Here, I get estimates for error[1,8] through error[1,12], which are ridiculous and unnecessary - group 1 only has 7 individuals.

Is there any way I can get stan to not estimate these parameters, but still estimate error[2,8] through error[2,12], and still continue only requiring a single stan file?

Update: I have re-structured my data to be long-form instead. This has fixed the issues of the padded parameters at the expense of slightly more challenging interpretation, and probably a speed cost.

New stan code below for those interested:

data {
  int<lower=0> N;
  int<lower=0> num_groups;
  int group_sizes[num_groups];
  int<lower=1, upper=num_groups> group_index[N];
  int<lower=1, upper=sum(group_sizes)> individual_index[N];
  real y[N]; //observations
  real times[N];
  
  int num_phases;
}

transformed data {
  int<lower=1> num_individuals;
  num_individuals = sum(group_sizes);
}

parameters {  
  real<lower=0> r_hyper[num_phases];
  real error[num_individuals];
  real<lower=0> sigma;

  simplex[num_phases] lambda[num_groups];
}

transformed parameters {
  real<lower=0> r[num_individuals, num_phases];
  
  for (n in 1:num_individuals) {
    for (p in 1:num_phases) {
      r[n,p] = r_hyper[p] + error[n];
    }
  }
}

model {
  r_hyper ~ normal(5, 20);
  for (n in 1:num_individuals) {
    error ~ normal(0, 20);
  }
 
  for (n in 1:N) {
    real rate = 0;
    for (p in 1:num_phases) {
      rate += lambda[group_index[n]][p] * exp(-1/r[individual_index[n], p] * times[n]);
    }
    
    y[n] ~ normal(rate, sigma);
    
  }
}

You don’t need to put

error ~ normal(0, 20);

in the loop.

Also if you define vector[N] rate at the start of your model block. You can use

y ~ normal(rate, sigma);

outside of the loop. I think both changes might give you a decent speedup.

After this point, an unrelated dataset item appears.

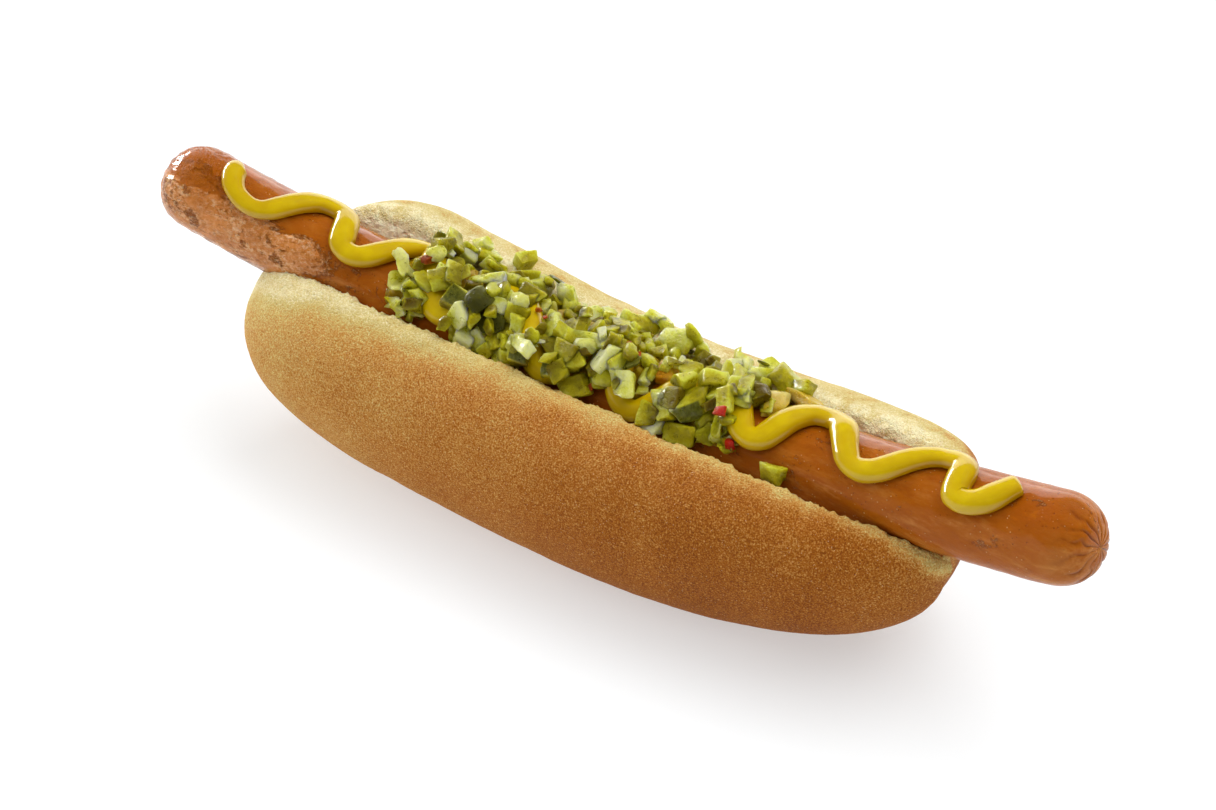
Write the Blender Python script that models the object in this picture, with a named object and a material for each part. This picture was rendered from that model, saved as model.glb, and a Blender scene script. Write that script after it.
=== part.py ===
"""A hot dog: a long sausage in a hinged bun, with a zigzag of mustard and a heap of diced relish.

The bun stands on a small flat spot under its hinge.  The sausage lies along X in the slot and
its ends rise above the middle.  +Z is up, the origin is the middle of the flat spot.
"""
import math

import bmesh
import bpy
from mathutils import Vector

MM = 0.001

# Sausage: a round bar on a shallow parabola, with blunt round ends.
SAUSAGE_LENGTH = 252.5 * MM
SAUSAGE_RADIUS = 10.4 * MM
SAUSAGE_RISE = 14.7 * MM        # ends above the middle
SAUSAGE_SWEEP = -4.9 * MM       # ends towards the near side, -Y
AXIS_HEIGHT = 41.8 * MM         # middle of the sausage above the table
END_POWER = 2.3                 # 2 is a hemisphere, more is blunter

# Bun: two half rounds joined along a hinge below the sausage and leaning outwards.
BUN_DEPTH = 54.0 * MM           # hinge to rim, along the cut face
BUN_RISE = 9.6 * MM             # ends above the middle
BUN_SWEEP = -3.0 * MM           # ends towards the near side, -Y
BUN_YAW = math.radians(-1.4)
BUN_ROLL = math.radians(1.0)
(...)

There’s a chapter in the manual on how to code ragged structures more efficiently than in long table form. We’re working on building ragged structures in directly, but that’s probably a year or more off at this point. You need to apply that technique to both the data and the parameters.

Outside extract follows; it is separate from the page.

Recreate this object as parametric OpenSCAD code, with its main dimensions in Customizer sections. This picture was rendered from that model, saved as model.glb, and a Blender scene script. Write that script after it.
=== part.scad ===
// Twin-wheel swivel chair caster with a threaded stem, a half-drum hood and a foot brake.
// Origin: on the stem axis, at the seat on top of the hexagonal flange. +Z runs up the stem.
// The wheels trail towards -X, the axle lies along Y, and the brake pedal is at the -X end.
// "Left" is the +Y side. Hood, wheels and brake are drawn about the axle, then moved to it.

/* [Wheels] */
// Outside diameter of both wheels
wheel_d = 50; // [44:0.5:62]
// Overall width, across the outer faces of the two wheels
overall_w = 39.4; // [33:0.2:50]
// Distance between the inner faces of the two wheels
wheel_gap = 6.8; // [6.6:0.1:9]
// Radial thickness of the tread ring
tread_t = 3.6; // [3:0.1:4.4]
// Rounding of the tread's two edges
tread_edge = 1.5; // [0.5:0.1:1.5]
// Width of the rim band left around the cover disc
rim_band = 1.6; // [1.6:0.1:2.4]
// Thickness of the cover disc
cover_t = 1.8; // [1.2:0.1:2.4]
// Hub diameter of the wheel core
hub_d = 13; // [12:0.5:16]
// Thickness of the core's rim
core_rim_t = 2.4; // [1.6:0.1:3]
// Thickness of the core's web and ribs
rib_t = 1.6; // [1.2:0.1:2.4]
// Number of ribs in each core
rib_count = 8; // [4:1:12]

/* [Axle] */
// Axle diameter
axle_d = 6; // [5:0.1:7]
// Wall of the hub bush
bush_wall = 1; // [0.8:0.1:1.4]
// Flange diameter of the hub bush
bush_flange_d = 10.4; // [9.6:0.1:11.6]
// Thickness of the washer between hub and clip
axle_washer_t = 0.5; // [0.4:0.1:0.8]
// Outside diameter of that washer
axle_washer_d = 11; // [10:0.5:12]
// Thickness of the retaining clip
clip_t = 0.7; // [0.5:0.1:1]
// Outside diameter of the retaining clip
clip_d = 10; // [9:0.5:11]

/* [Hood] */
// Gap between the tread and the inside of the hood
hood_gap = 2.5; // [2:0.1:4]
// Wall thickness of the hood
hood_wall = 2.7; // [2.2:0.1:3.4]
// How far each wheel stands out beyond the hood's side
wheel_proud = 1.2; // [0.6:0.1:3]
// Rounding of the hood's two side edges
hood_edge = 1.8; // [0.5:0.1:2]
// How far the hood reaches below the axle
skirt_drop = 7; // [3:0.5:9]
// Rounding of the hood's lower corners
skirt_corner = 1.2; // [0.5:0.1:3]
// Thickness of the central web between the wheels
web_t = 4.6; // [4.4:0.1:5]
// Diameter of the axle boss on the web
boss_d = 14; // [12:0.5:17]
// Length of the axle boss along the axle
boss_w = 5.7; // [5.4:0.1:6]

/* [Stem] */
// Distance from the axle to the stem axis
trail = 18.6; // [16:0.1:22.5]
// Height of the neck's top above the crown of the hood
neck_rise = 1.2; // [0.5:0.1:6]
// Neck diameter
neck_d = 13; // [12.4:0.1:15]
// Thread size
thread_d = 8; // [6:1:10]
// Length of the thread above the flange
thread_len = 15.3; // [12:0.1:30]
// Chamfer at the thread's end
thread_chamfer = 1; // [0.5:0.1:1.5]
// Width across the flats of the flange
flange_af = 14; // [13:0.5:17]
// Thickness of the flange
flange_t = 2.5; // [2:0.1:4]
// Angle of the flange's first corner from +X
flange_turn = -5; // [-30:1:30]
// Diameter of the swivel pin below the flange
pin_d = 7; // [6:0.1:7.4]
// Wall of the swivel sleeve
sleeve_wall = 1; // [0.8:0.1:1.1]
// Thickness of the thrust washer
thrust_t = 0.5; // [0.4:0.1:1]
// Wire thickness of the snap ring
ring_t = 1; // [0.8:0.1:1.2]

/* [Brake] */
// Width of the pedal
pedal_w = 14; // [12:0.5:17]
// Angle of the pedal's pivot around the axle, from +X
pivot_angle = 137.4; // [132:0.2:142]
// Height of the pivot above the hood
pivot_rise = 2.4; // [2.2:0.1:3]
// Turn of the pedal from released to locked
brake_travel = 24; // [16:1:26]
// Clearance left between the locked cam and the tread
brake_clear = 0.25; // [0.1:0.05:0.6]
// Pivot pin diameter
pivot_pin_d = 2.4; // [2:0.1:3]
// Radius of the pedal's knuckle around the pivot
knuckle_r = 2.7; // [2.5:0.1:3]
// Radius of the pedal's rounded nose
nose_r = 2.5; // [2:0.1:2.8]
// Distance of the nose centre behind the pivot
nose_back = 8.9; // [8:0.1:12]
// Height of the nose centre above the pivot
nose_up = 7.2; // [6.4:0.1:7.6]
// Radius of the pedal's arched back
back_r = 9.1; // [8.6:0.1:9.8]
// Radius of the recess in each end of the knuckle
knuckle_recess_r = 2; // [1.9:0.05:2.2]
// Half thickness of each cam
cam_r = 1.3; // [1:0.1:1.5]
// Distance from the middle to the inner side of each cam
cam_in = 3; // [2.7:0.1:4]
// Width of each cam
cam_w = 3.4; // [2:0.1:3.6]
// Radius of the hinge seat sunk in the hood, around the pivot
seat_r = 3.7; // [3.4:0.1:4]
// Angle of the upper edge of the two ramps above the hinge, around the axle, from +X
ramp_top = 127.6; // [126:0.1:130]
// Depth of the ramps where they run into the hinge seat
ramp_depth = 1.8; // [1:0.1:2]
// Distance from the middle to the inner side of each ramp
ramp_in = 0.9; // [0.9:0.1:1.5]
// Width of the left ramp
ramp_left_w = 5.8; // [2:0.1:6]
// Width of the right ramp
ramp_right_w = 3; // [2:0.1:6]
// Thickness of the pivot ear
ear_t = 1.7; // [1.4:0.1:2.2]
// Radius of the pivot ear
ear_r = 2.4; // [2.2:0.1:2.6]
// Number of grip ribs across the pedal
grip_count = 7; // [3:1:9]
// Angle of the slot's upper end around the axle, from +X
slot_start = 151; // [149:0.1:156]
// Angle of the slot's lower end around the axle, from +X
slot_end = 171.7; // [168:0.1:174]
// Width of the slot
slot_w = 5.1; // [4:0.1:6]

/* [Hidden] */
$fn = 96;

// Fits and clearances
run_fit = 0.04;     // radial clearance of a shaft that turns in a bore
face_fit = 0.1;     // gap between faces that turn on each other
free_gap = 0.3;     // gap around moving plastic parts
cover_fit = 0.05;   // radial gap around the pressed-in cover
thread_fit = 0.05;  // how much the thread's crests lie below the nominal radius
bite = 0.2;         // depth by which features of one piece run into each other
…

The way you’re doing it in the original post would work, but many of those error parameter entries are just going to have the prior as their posterior as nothing else touches them.

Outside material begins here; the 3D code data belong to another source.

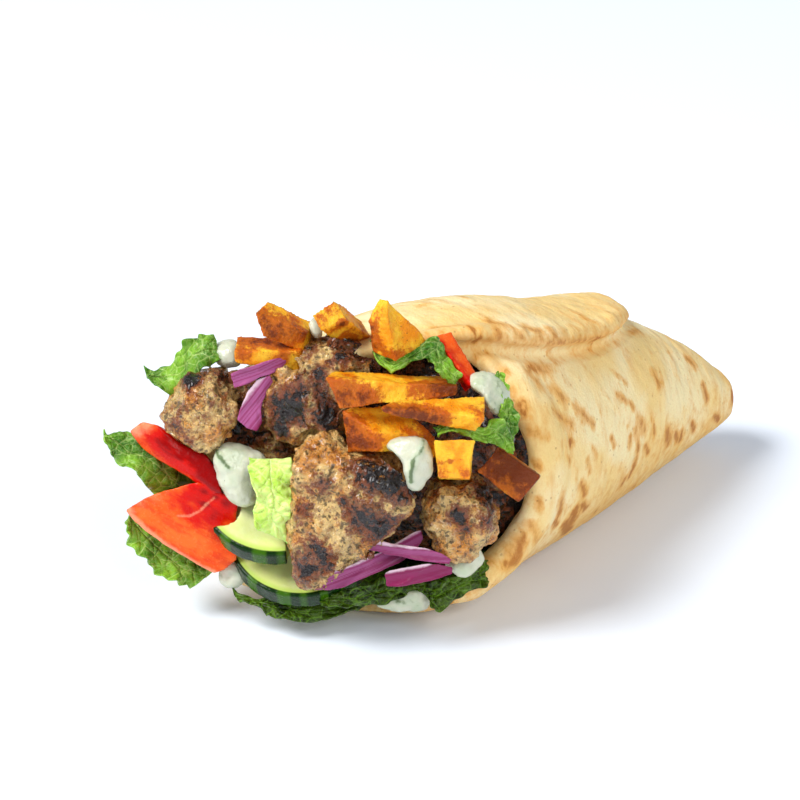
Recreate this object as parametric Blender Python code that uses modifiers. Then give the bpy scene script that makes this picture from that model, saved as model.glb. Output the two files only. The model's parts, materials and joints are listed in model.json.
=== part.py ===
"""A pita sandwich: flatbread rolled into a cone round grilled chicken, fries and salad.

The wrap lies on its side with its open mouth towards -X and -Y and its closed tip
towards +X. Its fillings are placed in the frame of the slanted mouth, where a place
is given as millimetres to the right, upwards and outwards.
"""

import math

import bmesh
import bpy
from mathutils import Euler, Matrix, Vector, geometry, noise

# Units and clearances; lengths below are millimetres unless they say otherwise.
MM = 0.001
GAP = 0.35
LINING_GAP = 0.95
COLLECTION = "pita_sandwich"

# Bread
BREAD_THICK = 4.6
BREAD_SIDES = 28
BREAD_UNDULATION = 0.7
SECTION_POWER = 2.15
SOLE_CUT = 1.0
STATION_BLEND = 9.0
WRAP_STATIONS = (
    # along X, half width, height, middle in Y, underside above the table
    (-60.0, 39.0, 71.0, 0.0, 0.0),
    (-12.0, 40.5, 74.5, 0.0, 0.0),
    (18.0, 40.5, 80.5, 0.0, 0.0),
    (45.0, 35.5, 77.2, 1.5, 0.0),
    (75.0, 31.0, 66.5, 4.0, 0.0),
    (100.0, 28.0, 59.0, 7.0, 1.0),
    (120.0, 20.5, 43.0, 5.5, 4.0),
    (136.0, 15.0, 32.0, 1.5, 8.0),
    (146.0, 6.0, 12.5, -2.0, 12.0),
)
TIP = (148.5, -2.5, 18.0)
POCKET_END = 128.0

# Shares of the bread's length, from the mouth, where its cross-sections stand
OUTSIDE_SHARES = (0.985, 0.96, 0.92, 0.86, 0.77, 0.66, 0.55, 0.44, 0.33, 0.23, 0.14, 0.06)
POCKET_SHARES = (0.1, 0.25, 0.45, 0.65, 0.83, 0.95)
RIM_STEPS = 4

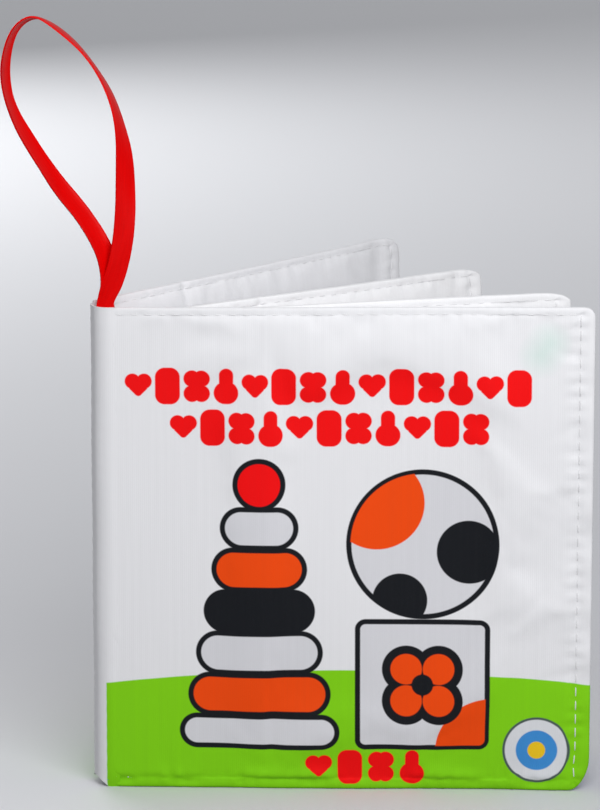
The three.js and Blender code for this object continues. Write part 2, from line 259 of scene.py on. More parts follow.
case_boxes = [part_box("rattle_case_front"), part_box("rattle_case_back")]
CASE_CENTRE = (case_boxes[0][0] + case_boxes[0][1] + case_boxes[1][0] + case_boxes[1][1]) / 4
case_plastic = moulded_plastic("moulded_case_plastic", "#f2efe6", 0.6 * MM)
for name, side in (("front", -1), ("back", 1)):
    node = "rattle_case_" + name
    cup = case_half("rattle_cup_" + name, *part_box(node), side)
    cup.data.materials.append(case_plastic)
    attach(cup, "back_cover")
    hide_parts(node)

bead_plastic = moulded_plastic("moulded_bead_plastic", "#e9e2cf", 0.4 * MM)
for count in range(1, BEADS + 1):
    node = f"rattle_bead_{count}"
    low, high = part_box(node)
    bead = add_piece(f"rattle_pellet_{count}", bpy.ops.mesh.primitive_uv_sphere_add, segments=24,
                     ring_count=17, radius=(high.z - low.z) / 2)
    choose(bead, "polygons", lambda face: abs(face.normal.z) < 0.05)
    bpy.ops.transform.resize(value=PART_LINE)
    settle(bead, Matrix.Translation((low + high) / 2) @ Matrix.Rotation(count, 4, (1, count, 2)))
    bpy.ops.object.shade_smooth()
    bead.data.materials.append(bead_plastic)
    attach(bead, "rattle_beads")
    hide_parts(node)

# The four padded leaves
# Each leaf is two panels of printed polyester, sewn right sides together, turned, filled with thin
# wadding and topstitched round its free edges. The outer sheet is the covers, the inner the pages.
PITCH = 2.3
OPENINGS = (0, 15, 23, 14.5)
SPINE_START = 1.5
SPINE_HALF = 0.75
SPINE_SHARE = 0.3
SPINE_TAPER = 3.0
SPINE_DROP = 0.9
SPINE_LINES = (0, 0.25, 0.8, 1.8, 3.2)
CROWN_HALF = 1.95
CROWN_RUN = 45
MARGIN_HALF = 1.15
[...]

You need to not put that in the loop—it’s not just a speedup, it’s a different model. The code

for (n in 1:num_individuals)
  error ~ normal(0, 20);

is equivalent to

for (n in 1:num_individuals)
  for (k in 1:num_individuals)
    error[n] ~ normal(0, 20);

which has the effect of introducing a prior

p(\mathrm{err}_n) = \prod_{n = 1}^{\mathrm{num\_individuals}} \, \mathsf{normal}(\mathrm{err}_n \mid 0,\, 20).

because each iteration.

@stijn’s suggestion to vectorize is always good for speeding things up. It’s even worth constructing arguments in loops if you can use a vectorized log density—it’s the gradient calls, not the loops that are slow in Stan.

Thanks stijn and Bob.
I’ve replaced the model block with

model {
  vector[N] rate;
  r_hyper ~ normal(5, 20);
  error ~ normal(0, 5);

 
  for (n in 1:N) {
    rate[n] = 0;
    for (p in 1:num_phases) {
      rate[n] += lambda[group_index[n]][p] * exp(-1/r[individual_index[n], p] * times[n]);
    }
  }
  y ~ normal(rate, sigma);
  
}

Taken the error out of the loop (that it was mistakenly in in the first place) and vectorised as suggested. I also reduced the variance in the error to a more appropriate scale, as I was getting a lot of rejected samples (r < 0).

My data is quite small, and so the process is quite fast anyways, but always nice for some more speedup.